— begin AVAILABLE DATA —

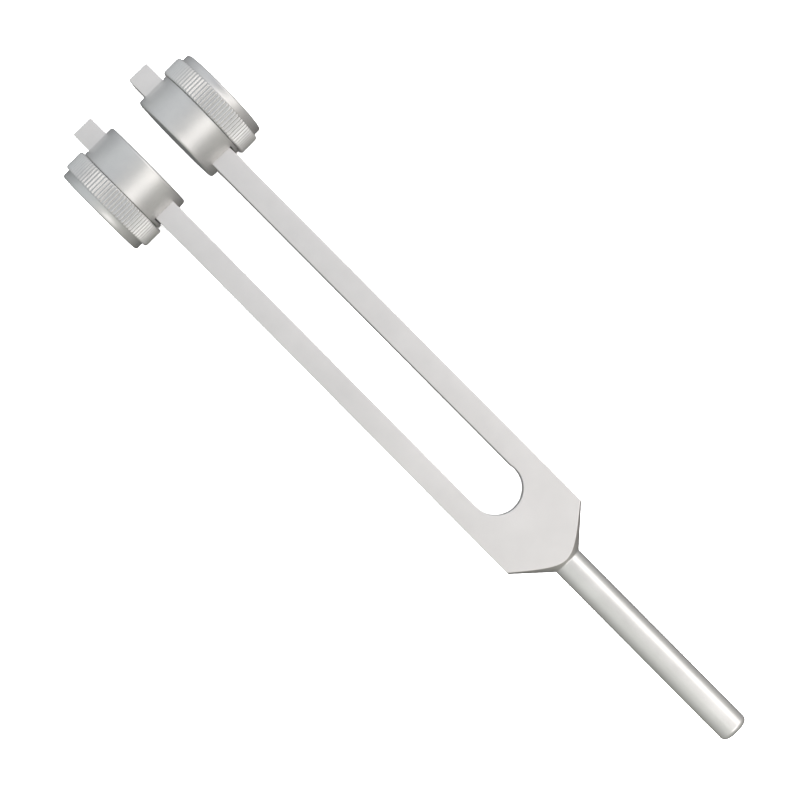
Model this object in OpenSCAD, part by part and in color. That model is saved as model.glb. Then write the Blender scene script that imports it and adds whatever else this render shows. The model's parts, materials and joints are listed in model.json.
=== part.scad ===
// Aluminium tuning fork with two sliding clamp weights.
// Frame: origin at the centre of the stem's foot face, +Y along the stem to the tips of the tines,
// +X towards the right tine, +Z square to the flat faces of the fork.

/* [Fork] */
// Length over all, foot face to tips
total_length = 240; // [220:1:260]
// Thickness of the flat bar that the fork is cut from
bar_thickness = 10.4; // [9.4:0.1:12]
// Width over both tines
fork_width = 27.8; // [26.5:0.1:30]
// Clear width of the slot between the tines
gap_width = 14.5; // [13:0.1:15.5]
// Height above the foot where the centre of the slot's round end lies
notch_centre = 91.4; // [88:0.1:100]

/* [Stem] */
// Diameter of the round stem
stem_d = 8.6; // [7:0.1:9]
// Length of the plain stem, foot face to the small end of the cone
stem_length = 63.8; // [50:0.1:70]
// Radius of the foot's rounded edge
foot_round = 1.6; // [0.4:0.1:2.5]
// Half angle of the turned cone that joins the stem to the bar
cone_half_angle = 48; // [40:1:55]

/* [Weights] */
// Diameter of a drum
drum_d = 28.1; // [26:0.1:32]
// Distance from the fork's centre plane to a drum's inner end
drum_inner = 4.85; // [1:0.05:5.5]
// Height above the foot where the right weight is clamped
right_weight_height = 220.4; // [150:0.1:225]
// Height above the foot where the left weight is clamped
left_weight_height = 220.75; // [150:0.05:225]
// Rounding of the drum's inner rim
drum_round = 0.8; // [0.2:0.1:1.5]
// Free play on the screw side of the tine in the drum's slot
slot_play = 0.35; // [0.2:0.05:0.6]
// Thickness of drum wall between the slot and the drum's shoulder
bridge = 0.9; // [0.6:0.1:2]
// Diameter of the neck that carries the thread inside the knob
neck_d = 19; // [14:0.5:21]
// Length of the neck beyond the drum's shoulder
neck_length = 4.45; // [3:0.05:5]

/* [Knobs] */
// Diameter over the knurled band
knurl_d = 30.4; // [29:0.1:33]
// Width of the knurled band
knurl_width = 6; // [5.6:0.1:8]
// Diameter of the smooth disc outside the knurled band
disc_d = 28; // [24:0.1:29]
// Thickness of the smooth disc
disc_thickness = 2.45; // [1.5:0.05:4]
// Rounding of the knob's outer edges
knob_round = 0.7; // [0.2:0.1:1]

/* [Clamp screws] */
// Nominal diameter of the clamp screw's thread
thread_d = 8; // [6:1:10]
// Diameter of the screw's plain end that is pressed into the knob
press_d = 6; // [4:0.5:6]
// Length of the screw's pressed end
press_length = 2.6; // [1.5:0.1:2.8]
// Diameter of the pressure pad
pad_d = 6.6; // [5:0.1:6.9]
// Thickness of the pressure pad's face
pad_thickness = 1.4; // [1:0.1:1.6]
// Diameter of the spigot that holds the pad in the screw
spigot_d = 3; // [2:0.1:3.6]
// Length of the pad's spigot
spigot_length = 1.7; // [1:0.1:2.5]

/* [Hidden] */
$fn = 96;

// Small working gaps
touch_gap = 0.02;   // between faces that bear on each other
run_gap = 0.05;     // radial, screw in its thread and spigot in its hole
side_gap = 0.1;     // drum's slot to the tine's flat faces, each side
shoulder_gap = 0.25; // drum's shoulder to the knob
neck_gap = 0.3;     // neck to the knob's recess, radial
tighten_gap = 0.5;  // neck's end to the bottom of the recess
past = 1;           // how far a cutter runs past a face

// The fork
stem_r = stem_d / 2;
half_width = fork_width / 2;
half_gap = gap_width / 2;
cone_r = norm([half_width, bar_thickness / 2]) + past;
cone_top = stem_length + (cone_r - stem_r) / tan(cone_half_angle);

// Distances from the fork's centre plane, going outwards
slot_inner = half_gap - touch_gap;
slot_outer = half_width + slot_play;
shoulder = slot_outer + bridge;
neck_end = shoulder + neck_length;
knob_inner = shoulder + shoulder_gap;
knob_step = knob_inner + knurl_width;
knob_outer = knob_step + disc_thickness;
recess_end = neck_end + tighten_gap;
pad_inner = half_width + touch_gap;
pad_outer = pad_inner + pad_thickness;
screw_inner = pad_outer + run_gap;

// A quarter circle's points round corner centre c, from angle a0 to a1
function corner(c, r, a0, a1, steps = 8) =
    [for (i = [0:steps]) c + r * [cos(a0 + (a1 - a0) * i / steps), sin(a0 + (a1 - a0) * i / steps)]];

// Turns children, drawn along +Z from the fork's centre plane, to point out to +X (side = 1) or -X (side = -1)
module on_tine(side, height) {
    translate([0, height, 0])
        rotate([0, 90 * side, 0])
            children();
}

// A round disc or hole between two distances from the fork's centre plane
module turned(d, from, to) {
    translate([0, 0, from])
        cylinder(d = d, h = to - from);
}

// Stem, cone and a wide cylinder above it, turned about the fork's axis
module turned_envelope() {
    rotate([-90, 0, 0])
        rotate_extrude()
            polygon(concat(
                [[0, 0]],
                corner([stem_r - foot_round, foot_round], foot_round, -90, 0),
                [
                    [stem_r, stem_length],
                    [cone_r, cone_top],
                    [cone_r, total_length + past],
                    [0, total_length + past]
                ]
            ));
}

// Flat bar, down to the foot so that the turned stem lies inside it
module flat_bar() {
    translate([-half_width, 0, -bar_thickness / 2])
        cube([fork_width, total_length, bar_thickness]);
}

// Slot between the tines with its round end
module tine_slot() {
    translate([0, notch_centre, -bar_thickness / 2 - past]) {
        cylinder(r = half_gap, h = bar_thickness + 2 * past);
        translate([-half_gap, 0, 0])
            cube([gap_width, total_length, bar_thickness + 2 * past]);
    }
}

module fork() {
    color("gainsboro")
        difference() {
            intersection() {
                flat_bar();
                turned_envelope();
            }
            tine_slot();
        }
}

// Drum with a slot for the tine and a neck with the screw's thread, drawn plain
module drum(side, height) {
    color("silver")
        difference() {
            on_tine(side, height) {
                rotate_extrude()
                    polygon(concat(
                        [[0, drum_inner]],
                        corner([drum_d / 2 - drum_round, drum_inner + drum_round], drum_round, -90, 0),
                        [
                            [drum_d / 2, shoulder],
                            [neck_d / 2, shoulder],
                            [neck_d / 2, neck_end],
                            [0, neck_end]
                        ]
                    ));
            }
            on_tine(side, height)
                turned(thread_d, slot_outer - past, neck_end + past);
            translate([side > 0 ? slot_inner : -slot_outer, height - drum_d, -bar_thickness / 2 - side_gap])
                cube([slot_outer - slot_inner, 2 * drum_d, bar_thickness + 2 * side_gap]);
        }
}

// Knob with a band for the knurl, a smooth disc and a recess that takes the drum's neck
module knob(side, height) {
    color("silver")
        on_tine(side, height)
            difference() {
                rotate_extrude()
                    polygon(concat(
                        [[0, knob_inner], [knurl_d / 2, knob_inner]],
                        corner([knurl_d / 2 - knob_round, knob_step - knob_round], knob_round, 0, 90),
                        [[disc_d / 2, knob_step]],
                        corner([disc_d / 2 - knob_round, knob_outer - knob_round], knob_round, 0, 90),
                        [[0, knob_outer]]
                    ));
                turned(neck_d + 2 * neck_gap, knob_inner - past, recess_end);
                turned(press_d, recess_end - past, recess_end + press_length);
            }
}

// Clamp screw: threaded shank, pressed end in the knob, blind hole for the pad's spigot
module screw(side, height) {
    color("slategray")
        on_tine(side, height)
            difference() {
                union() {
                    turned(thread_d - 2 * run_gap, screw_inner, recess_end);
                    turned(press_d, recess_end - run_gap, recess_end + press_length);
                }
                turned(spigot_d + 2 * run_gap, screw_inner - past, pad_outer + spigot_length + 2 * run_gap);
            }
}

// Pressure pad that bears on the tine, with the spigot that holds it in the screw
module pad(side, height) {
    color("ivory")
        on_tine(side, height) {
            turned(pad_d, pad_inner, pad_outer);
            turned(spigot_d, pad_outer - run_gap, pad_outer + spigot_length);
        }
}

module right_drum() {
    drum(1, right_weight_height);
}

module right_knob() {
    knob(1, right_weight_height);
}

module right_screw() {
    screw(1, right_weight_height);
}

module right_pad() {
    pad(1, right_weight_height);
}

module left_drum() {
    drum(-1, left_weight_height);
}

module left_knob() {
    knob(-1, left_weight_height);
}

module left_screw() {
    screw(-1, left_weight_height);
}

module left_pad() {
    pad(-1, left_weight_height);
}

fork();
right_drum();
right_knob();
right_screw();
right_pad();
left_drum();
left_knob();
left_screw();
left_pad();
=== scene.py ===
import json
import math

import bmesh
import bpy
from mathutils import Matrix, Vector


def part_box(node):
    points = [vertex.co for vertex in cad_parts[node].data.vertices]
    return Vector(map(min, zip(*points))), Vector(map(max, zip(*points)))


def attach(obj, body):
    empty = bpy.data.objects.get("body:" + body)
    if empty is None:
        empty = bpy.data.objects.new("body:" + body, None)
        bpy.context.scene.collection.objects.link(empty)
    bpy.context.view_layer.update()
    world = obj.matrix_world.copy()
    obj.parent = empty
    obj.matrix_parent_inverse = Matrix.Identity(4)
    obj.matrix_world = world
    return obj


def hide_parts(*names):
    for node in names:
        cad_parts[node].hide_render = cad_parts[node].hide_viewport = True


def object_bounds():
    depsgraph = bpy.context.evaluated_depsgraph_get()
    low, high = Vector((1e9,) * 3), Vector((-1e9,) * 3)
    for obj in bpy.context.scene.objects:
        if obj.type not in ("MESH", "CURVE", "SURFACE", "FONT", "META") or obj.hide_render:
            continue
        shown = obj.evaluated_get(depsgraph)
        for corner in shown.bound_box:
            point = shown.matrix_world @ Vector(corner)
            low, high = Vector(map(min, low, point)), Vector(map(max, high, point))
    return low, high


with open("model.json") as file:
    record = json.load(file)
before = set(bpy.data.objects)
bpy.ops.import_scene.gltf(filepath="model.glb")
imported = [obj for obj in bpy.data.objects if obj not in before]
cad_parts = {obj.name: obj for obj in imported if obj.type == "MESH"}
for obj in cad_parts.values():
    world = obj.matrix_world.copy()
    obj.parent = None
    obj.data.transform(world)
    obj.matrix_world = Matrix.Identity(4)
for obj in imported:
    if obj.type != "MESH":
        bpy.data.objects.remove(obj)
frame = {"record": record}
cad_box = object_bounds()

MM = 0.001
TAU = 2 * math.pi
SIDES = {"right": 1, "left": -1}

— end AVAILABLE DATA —

REQUIRED WORK -
Give again only the lines that run from the line with "pad(-1, left_weight_height);" to the line with "bpy.context.scene.collection.objects.link(empty)". Include both of those lines exactly as written.

WRITTEN RESPONSE -
    pad(-1, left_weight_height);
}

fork();
right_drum();
right_knob();
right_screw();
right_pad();
left_drum();
left_knob();
left_screw();
left_pad();
=== scene.py ===
import json
import math

import bmesh
import bpy
from mathutils import Matrix, Vector


def part_box(node):
    points = [vertex.co for vertex in cad_parts[node].data.vertices]
    return Vector(map(min, zip(*points))), Vector(map(max, zip(*points)))


def attach(obj, body):
    empty = bpy.data.objects.get("body:" + body)
    if empty is None:
        empty = bpy.data.objects.new("body:" + body, None)
        bpy.context.scene.collection.objects.link(empty)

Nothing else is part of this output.